D’étranges récits courent sur cette partie d’un monde qui n’existe plus. On fait état, forcément du diable portant un lot de roches (peut-être pour paver l’enfer de bonnes intentions ?) et qui, ayant trébuché, aurait tout à coup lâché ses cailloux magiques. Puis d’un autre personnage, également infernal, qui s’assoit (on voit son siège sur le dolmen dans la forêt) afin de débarrasser sa chaussure d’un rocher lui blessant le pied (évidemment on trouve un pied, l’empreinte d’une semelle de chaussure et le rocher précipité au sol,qui en éclatant forme les lieux mégalithiques…).

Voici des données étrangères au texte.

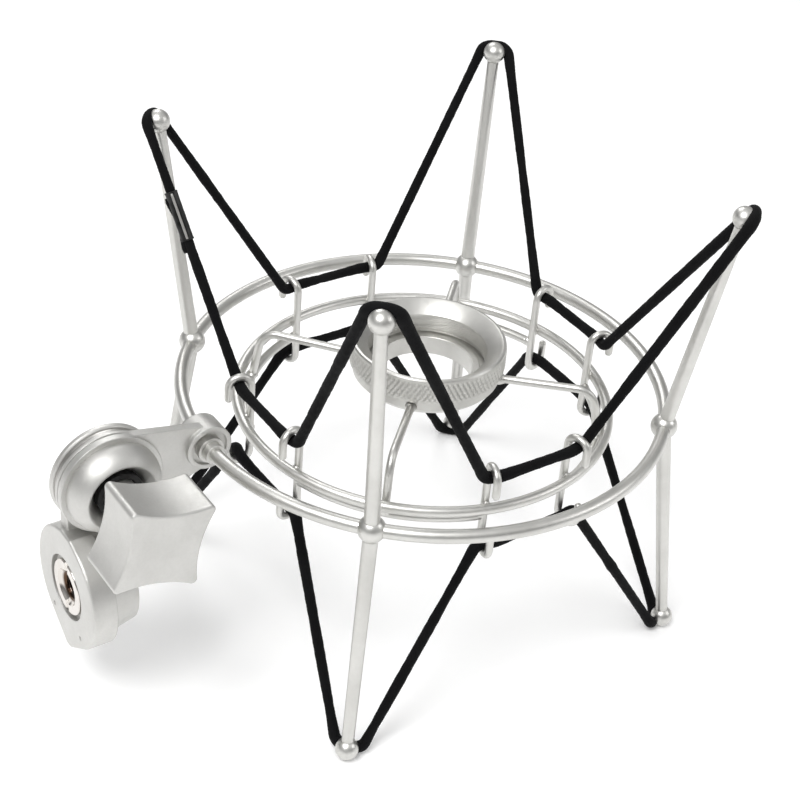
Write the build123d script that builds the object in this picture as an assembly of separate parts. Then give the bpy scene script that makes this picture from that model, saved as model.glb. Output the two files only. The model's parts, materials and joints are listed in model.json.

Quand les chartreux se promenaient vers les roches de Merlin
Et puis… bien entendu, il y a cette toponymie de Marlin provenant de Merlin… De là à penser au Merlin, magicien des romans de la table ronde et conseiller du roi Arthur… il n’y a qu’un pas, que le diable a franchi facilement. C’est encore sur le terrier de Jurieu que nous trouvons vers la roche principale (la Pierre qui Chante) la seconde source du nom de genièvre ou… ‘gueunievre’ ! Là encore, de ce mot au nom de la reine Guenièvre, il y a encore ce pas si facile à faire... que nous ferons dans la très ancienne forêt (qui n’existe plus) qui avait pour nom Lartus… Certes, les grincheux diront que ces noms ne veulent rien dire. Mais à celui qui sait entendre, ces toponymes ne sont-ils pas étonnamment bavards ?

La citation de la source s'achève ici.